### WHAT THE TASK REQUIRES
Write every line of the material out exactly as shown.

··· ENTRIES PROVIDED

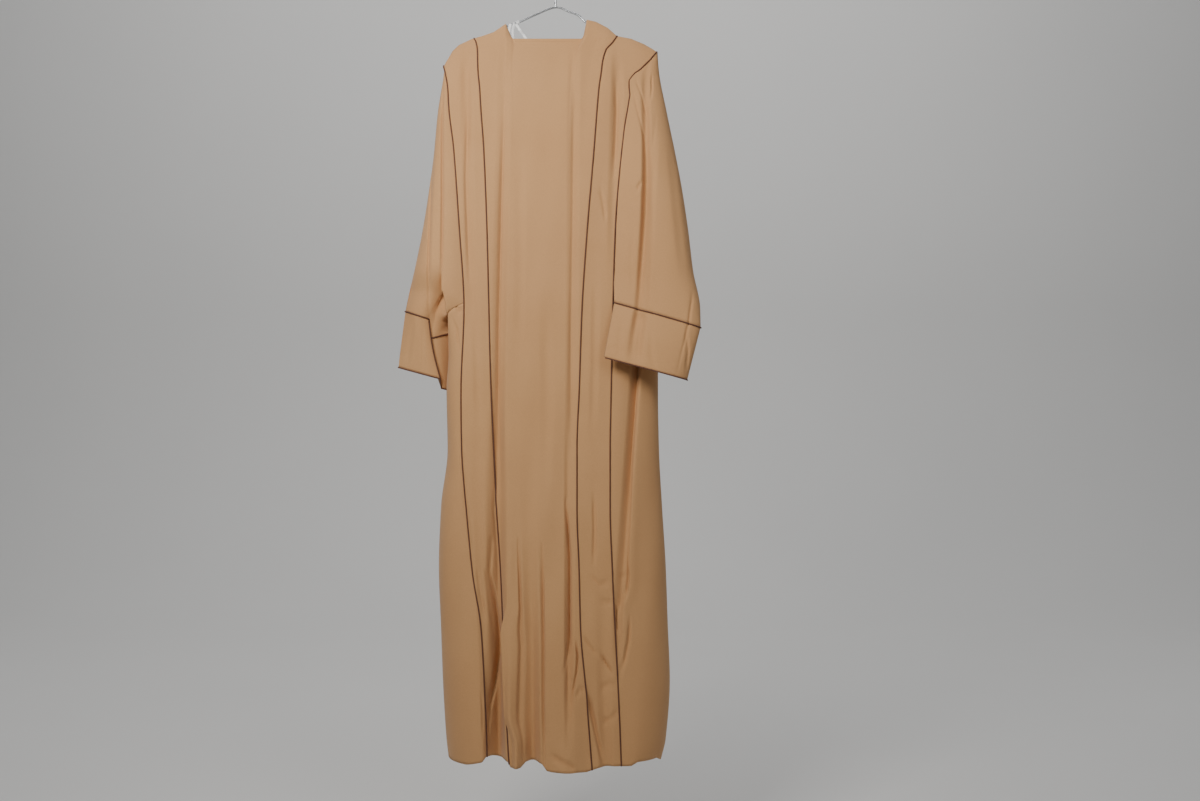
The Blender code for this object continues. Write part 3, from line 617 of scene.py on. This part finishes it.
# Below the knee the centre panel's fold leans over the left seam and hides it
centre = grids["centre"]
drop = -centre[..., 2]
fromSeam = centre[..., 0] - centre[:, :1, 0]
lean = rise(drop, *back["leanFrom"]) * fall(drop, *back["leanTo"])
lean = back["overhang"] * lean * smooth(fromSeam / back["leanReach"])
centre[..., 0] -= lean * fall(fromSeam, *back["leanAcross"])

wholeBack = np.concatenate([grids["left"], centre[:, 1:], grids["right"][:, 1:]], axis=1)
backNormals = normalsOf(wholeBack)
leftColumn = grids["left"].shape[1] - 1
rightColumn = leftColumn + centre.shape[1] - 1
sheetOf("backSidePanelLeft", grids["left"])
sheetOf("backCentrePanel", centre)
sheetOf("backSidePanelRight", grids["right"])


# Sides, wrapped from the back seam round to the front seam
sidePanel = {
    "turns": [turn * 0.75 for turn in range(0, 80)] + list(range(60, 100, 2)) + list(range(100, 181, 5)),
    "frontUnderarm": {"Left": 704.0, "Right": 540.0},
    "gap": -0.8,
    "rows": 146,
    "foldedEdge": [
        (775, 160), (821, 158), (898, 152), (955, 148), (1070, 144), (1147, 140), (1176, 142),
        (1204, 139), (1227, 129), (1247, 119),
    ],
    "edgeFrom": (700, 60), "edgeTo": (1262, 70), "edgeDepth": 9.0, "edgeReach": 8.0, "edgeWidth": 2.0,
    "rollHeight": 1.5, "rollX": 8.0, "rollReach": 9.0,
    "puff": 40.0, "puffUntil": (790, 130), "puffTurn": (76, 34),
    "behind": (100, 30), "edgeTurn": 3.0,
    "cut": {"Left": ((0.24, 0.88), 0.17), "Right": ((0.30, 0.99), 0.25)},
}


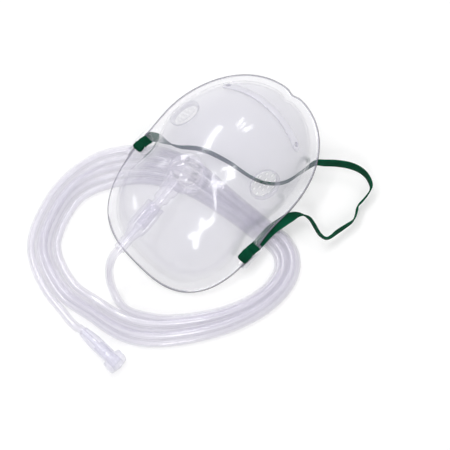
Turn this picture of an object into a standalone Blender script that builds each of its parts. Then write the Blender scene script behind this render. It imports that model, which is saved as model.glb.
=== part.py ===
"""Clear vinyl oxygen face mask, lying dome up with its nose end on its own coiled supply tube.

World frame: metres, +Z up, floor at z = 0. The mask's long axis runs chin to nose along +Y, and +X is
its right-hand side seen from above. The origin is on the floor, under the middle of the mask and strap.
Mask frame: the same axes before the mask is tipped, with z = 0 on the plane that meets the face.
"""

import math

import bmesh
import bpy
import numpy as np
from mathutils import Matrix, Vector

MM = 0.001
GAP = 0.3 * MM  # between pieces that touch
STEP = 0.5 * MM  # for slopes taken across the dome
SIDES = 32  # of round outsides
BORE_SIDES = 24

# Shell: one vacuum-soft vinyl moulding, an oval with a blunter chin end
HALF_WIDTH = 49.7 * MM
HALF_LENGTH = 69.0 * MM
NOSE_ROUNDNESS = 2.25  # exponents of the oval, 2 is an ellipse
CHIN_ROUNDNESS = 2.95
WAIST_DEPTH = 0.022  # share of the width lost at the waist
WAIST_Y = -2.0 * MM
WAIST_SPAN = 17.0 * MM
NOTCH_DEPTH = 1.5 * MM  # crease in the rim at the bridge of the nose
NOTCH_SPAN = 3.2 * MM
# How the soft rim lies off its oval: waves round it, and the size of each one's cosine and sine
RIM_WAVES = (
    (1, -1.56 * MM, -0.25 * MM),
    (2, -0.54 * MM, -0.50 * MM),
    (3, -1.10 * MM, 0.38 * MM),
)
WALL = 1.3 * MM
FLANGE_WIDTH = 4.6 * MM
FLANGE_THICK = 1.4 * MM
BEAD_HEIGHT = 2.0 * MM
BEAD_WIDTH = 1.3 * MM
BEAD_ROUND = 0.4 * MM

# Dome: heights along the ridge, and how squarely it rises
NOSE_HEIGHT = 50.0 * MM
CHIN_HEIGHT = 39.0 * MM
RIDGE_FROM_Y = -38.0 * MM
RIDGE_TO_Y = 20.0 * MM
VALLEY_DEPTH = 3.5 * MM
VALLEY_Y = -24.0 * MM
VALLEY_SPAN = 12.0 * MM
SIDE_DENT = 0.12  # share of the width that the dome loses low down between its two lobes
DENT_Y = -16.0 * MM
DENT_SPAN = 15.0 * MM
DOME_SQUARENESS = 2.3
DOME_RISE = 0.58
SLUMP = -0.11  # how far the soft dome's top has sunk to the left, as a share of its height
SLUMP_ALL_Y = -12.0 * MM  # and fully so up to here, fading out towards the nose
SLUMP_NONE_Y = 32.0 * MM
AROUND = 88
DOME_RINGS = 15

# Inlet: a moulded collar that carries the elbow connector
PORT_Y = -13.0 * MM
PORT_LEAN = 10.5  # degrees that the collar's axis leans to the chin
COLLAR_RADIUS = 12.0 * MM
COLLAR_RISE = 5.0 * MM  # above the ridge
COLLAR_DEPTH = 9.0 * MM
PLUG_RADIUS = 8.2 * MM
PLUG_LENGTH = 7.5 * MM
DISC_RADIUS = 11.2 * MM
DISC_THICK = 1.7 * MM
HUB_RADIUS = 7.0 * MM
HUB_HEIGHT = 13.5 * MM
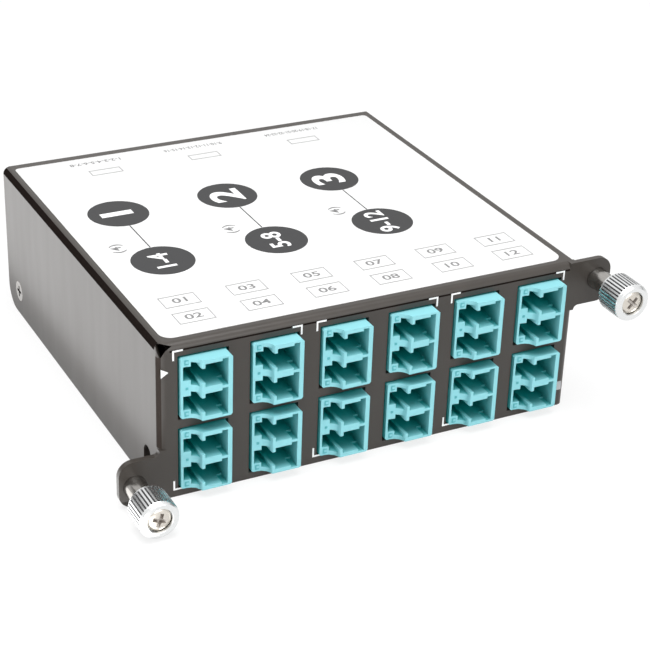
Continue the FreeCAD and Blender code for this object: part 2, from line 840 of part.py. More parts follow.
def leg_route(start, end):
    """Points of a leg that leaves and arrives along +Y: a bend, a straight run and a bend back."""
    bend = size("leg_bend")
    across = Vector(end.x - start.x, 0, end.z - start.z)
    run, offset = end.y - start.y, across.Length
    aside = Vector(across).normalize()
    ahead = Vector(0, 1, 0)
    straight = math.hypot(run, offset - 2 * bend)
    turn = math.atan2(offset - 2 * bend, run) + math.asin(2 * bend / straight)
    steps = [turn * step / LEG_CHORDS for step in range(LEG_CHORDS + 1)]
    arc = [ahead * (bend * math.sin(angle)) + aside * (bend * (1 - math.cos(angle))) for angle in steps]
    return [start + point for point in arc] + [end - point for point in reversed(arc)]


def fibre_leg(start, end):
    """A flat two-fibre leg along its route."""
    across, thick = size("leg_width") / 2, size("leg_thickness") / 2
    corners = [
        start + Vector(across * x, 0, thick * z)
        for x, z in ((-1, -1), (1, -1), (1, 1), (-1, 1))
    ]
    section = Part.makePolygon(corners + corners[:1])
    return Part.makePolygon(leg_route(start, end)).makePipeShell([section], True, False, 1)


def leg_start(column, row):
    """Where a duplex plug's boot ends."""
    axis_x = size("adapter_width") / 2 - size("port_side_wall") - size("plug_channel") / 2
    x = (column - (COLUMNS - 1) / 2) * size("column_pitch") + axis_x
    reach = size("adapter_length") - size("adapter_front") + size("plug_stick_out")
    y = -size("box_depth") / 2 + reach + size("yoke_depth") + size("boot_length")
    return Vector(x, y, size("row_base") + row * size("row_pitch") + size("adapter_height") / 2)


def leg_end(column, row):
    """Where the same leg enters the ribbon plug's boot."""
    group = column // 2
    aside = (column % 2 - 0.5) * size("leg_spacing")
    level = (row - 0.5) * size("leg_spacing")
    y = size("box_depth") / 2 - rear_plug_reach()
    return Vector((group - 1) * 2 * size("column_pitch") + aside, y, size("box_height") / 2 + level)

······

### OUTPUT
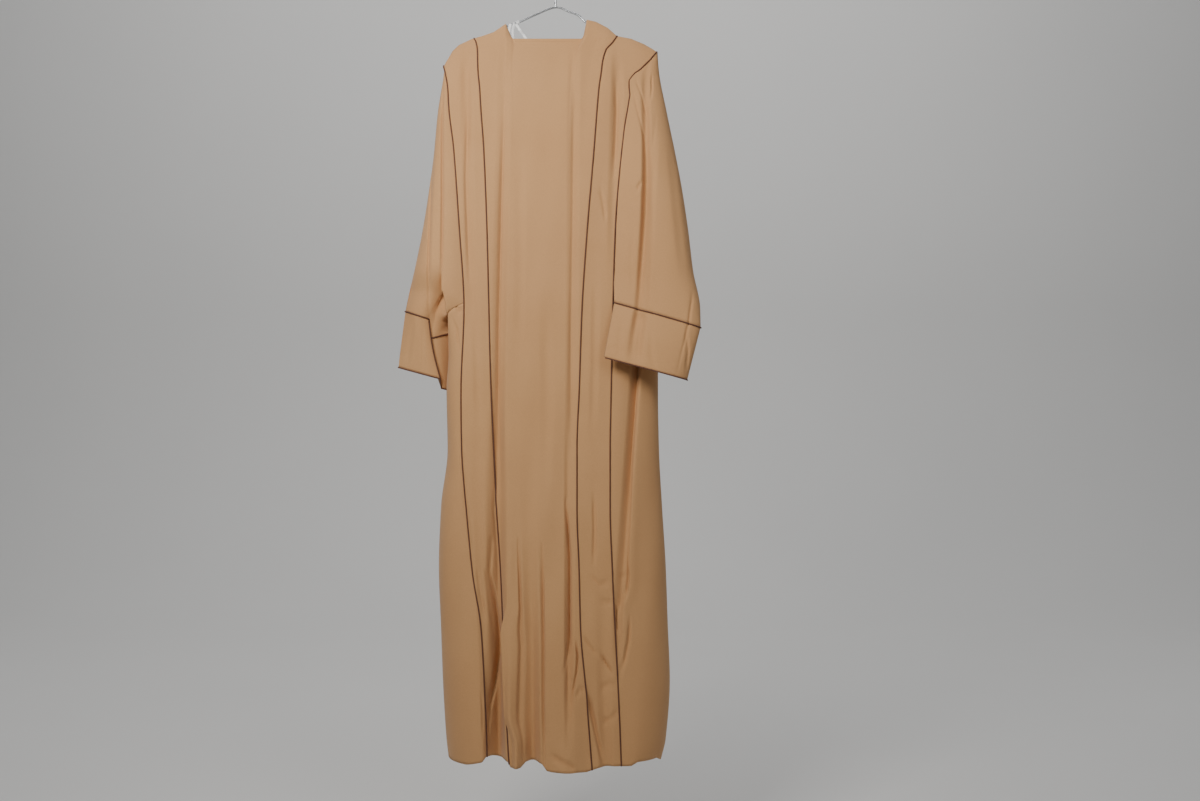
The Blender code for this object continues. Write part 3, from line 617 of scene.py on. This part finishes it.
# Below the knee the centre panel's fold leans over the left seam and hides it
centre = grids["centre"]
drop = -centre[..., 2]
fromSeam = centre[..., 0] - centre[:, :1, 0]
lean = rise(drop, *back["leanFrom"]) * fall(drop, *back["leanTo"])
lean = back["overhang"] * lean * smooth(fromSeam / back["leanReach"])
centre[..., 0] -= lean * fall(fromSeam, *back["leanAcross"])

wholeBack = np.concatenate([grids["left"], centre[:, 1:], grids["right"][:, 1:]], axis=1)
backNormals = normalsOf(wholeBack)
leftColumn = grids["left"].shape[1] - 1
rightColumn = leftColumn + centre.shape[1] - 1
sheetOf("backSidePanelLeft", grids["left"])
sheetOf("backCentrePanel", centre)
sheetOf("backSidePanelRight", grids["right"])


# Sides, wrapped from the back seam round to the front seam
sidePanel = {
    "turns": [turn * 0.75 for turn in range(0, 80)] + list(range(60, 100, 2)) + list(range(100, 181, 5)),
    "frontUnderarm": {"Left": 704.0, "Right": 540.0},
    "gap": -0.8,
    "rows": 146,
    "foldedEdge": [
        (775, 160), (821, 158), (898, 152), (955, 148), (1070, 144), (1147, 140), (1176, 142),
        (1204, 139), (1227, 129), (1247, 119),
    ],
    "edgeFrom": (700, 60), "edgeTo": (1262, 70), "edgeDepth": 9.0, "edgeReach": 8.0, "edgeWidth": 2.0,
    "rollHeight": 1.5, "rollX": 8.0, "rollReach": 9.0,
    "puff": 40.0, "puffUntil": (790, 130), "puffTurn": (76, 34),
    "behind": (100, 30), "edgeTurn": 3.0,
    "cut": {"Left": ((0.24, 0.88), 0.17), "Right": ((0.30, 0.99), 0.25)},
}


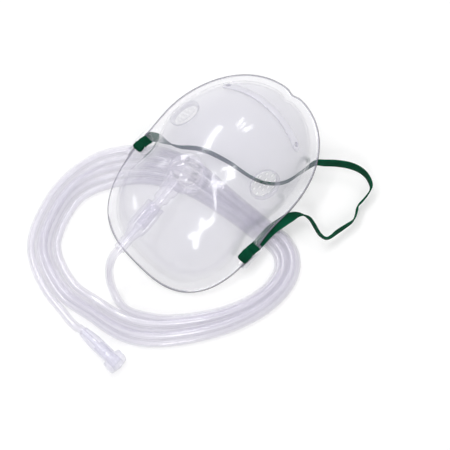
Turn this picture of an object into a standalone Blender script that builds each of its parts. Then write the Blender scene script behind this render. It imports that model, which is saved as model.glb.
=== part.py ===
"""Clear vinyl oxygen face mask, lying dome up with its nose end on its own coiled supply tube.

World frame: metres, +Z up, floor at z = 0. The mask's long axis runs chin to nose along +Y, and +X is
its right-hand side seen from above. The origin is on the floor, under the middle of the mask and strap.
Mask frame: the same axes before the mask is tipped, with z = 0 on the plane that meets the face.
"""

import math

import bmesh
import bpy
import numpy as np
from mathutils import Matrix, Vector

MM = 0.001
GAP = 0.3 * MM  # between pieces that touch
STEP = 0.5 * MM  # for slopes taken across the dome
SIDES = 32  # of round outsides
BORE_SIDES = 24

# Shell: one vacuum-soft vinyl moulding, an oval with a blunter chin end
HALF_WIDTH = 49.7 * MM
HALF_LENGTH = 69.0 * MM
NOSE_ROUNDNESS = 2.25  # exponents of the oval, 2 is an ellipse
CHIN_ROUNDNESS = 2.95
WAIST_DEPTH = 0.022  # share of the width lost at the waist
WAIST_Y = -2.0 * MM
WAIST_SPAN = 17.0 * MM
NOTCH_DEPTH = 1.5 * MM  # crease in the rim at the bridge of the nose
NOTCH_SPAN = 3.2 * MM
# How the soft rim lies off its oval: waves round it, and the size of each one's cosine and sine
RIM_WAVES = (
    (1, -1.56 * MM, -0.25 * MM),
    (2, -0.54 * MM, -0.50 * MM),
    (3, -1.10 * MM, 0.38 * MM),
)
WALL = 1.3 * MM
FLANGE_WIDTH = 4.6 * MM
FLANGE_THICK = 1.4 * MM
BEAD_HEIGHT = 2.0 * MM
BEAD_WIDTH = 1.3 * MM
BEAD_ROUND = 0.4 * MM

# Dome: heights along the ridge, and how squarely it rises
NOSE_HEIGHT = 50.0 * MM
CHIN_HEIGHT = 39.0 * MM
RIDGE_FROM_Y = -38.0 * MM
RIDGE_TO_Y = 20.0 * MM
VALLEY_DEPTH = 3.5 * MM
VALLEY_Y = -24.0 * MM
VALLEY_SPAN = 12.0 * MM
SIDE_DENT = 0.12  # share of the width that the dome loses low down between its two lobes
DENT_Y = -16.0 * MM
DENT_SPAN = 15.0 * MM
DOME_SQUARENESS = 2.3
DOME_RISE = 0.58
SLUMP = -0.11  # how far the soft dome's top has sunk to the left, as a share of its height
SLUMP_ALL_Y = -12.0 * MM  # and fully so up to here, fading out towards the nose
SLUMP_NONE_Y = 32.0 * MM
AROUND = 88
DOME_RINGS = 15

# Inlet: a moulded collar that carries the elbow connector
PORT_Y = -13.0 * MM
PORT_LEAN = 10.5  # degrees that the collar's axis leans to the chin
COLLAR_RADIUS = 12.0 * MM
COLLAR_RISE = 5.0 * MM  # above the ridge
COLLAR_DEPTH = 9.0 * MM
PLUG_RADIUS = 8.2 * MM
PLUG_LENGTH = 7.5 * MM
DISC_RADIUS = 11.2 * MM
DISC_THICK = 1.7 * MM
HUB_RADIUS = 7.0 * MM
HUB_HEIGHT = 13.5 * MM
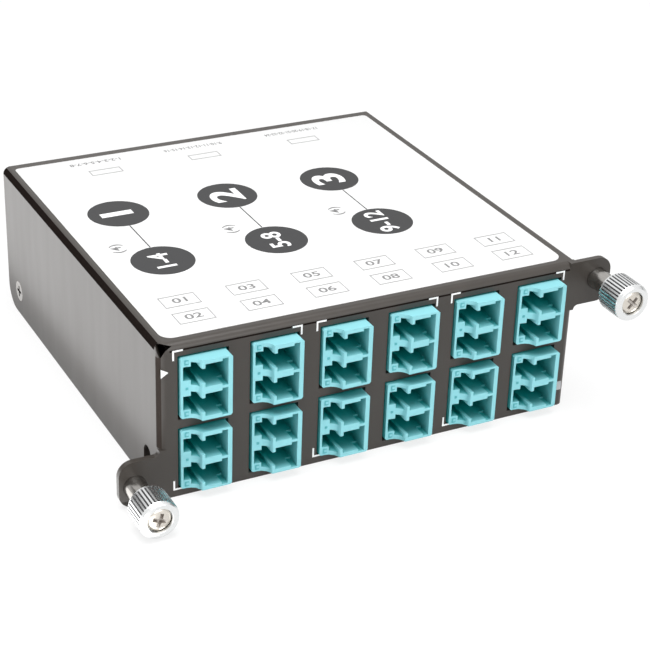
Continue the FreeCAD and Blender code for this object: part 2, from line 840 of part.py. More parts follow.
def leg_route(start, end):
    """Points of a leg that leaves and arrives along +Y: a bend, a straight run and a bend back."""
    bend = size("leg_bend")
    across = Vector(end.x - start.x, 0, end.z - start.z)
    run, offset = end.y - start.y, across.Length
    aside = Vector(across).normalize()
    ahead = Vector(0, 1, 0)
    straight = math.hypot(run, offset - 2 * bend)
    turn = math.atan2(offset - 2 * bend, run) + math.asin(2 * bend / straight)
    steps = [turn * step / LEG_CHORDS for step in range(LEG_CHORDS + 1)]
    arc = [ahead * (bend * math.sin(angle)) + aside * (bend * (1 - math.cos(angle))) for angle in steps]
    return [start + point for point in arc] + [end - point for point in reversed(arc)]


def fibre_leg(start, end):
    """A flat two-fibre leg along its route."""
    across, thick = size("leg_width") / 2, size("leg_thickness") / 2
    corners = [
        start + Vector(across * x, 0, thick * z)
        for x, z in ((-1, -1), (1, -1), (1, 1), (-1, 1))
    ]
    section = Part.makePolygon(corners + corners[:1])
    return Part.makePolygon(leg_route(start, end)).makePipeShell([section], True, False, 1)


def leg_start(column, row):
    """Where a duplex plug's boot ends."""
    axis_x = size("adapter_width") / 2 - size("port_side_wall") - size("plug_channel") / 2
    x = (column - (COLUMNS - 1) / 2) * size("column_pitch") + axis_x
    reach = size("adapter_length") - size("adapter_front") + size("plug_stick_out")
    y = -size("box_depth") / 2 + reach + size("yoke_depth") + size("boot_length")
    return Vector(x, y, size("row_base") + row * size("row_pitch") + size("adapter_height") / 2)


def leg_end(column, row):
    """Where the same leg enters the ribbon plug's boot."""
    group = column // 2
    aside = (column % 2 - 0.5) * size("leg_spacing")
    level = (row - 0.5) * size("leg_spacing")
    y = size("box_depth") / 2 - rear_plug_reach()
    return Vector((group - 1) * 2 * size("column_pitch") + aside, y, size("box_height") / 2 + level)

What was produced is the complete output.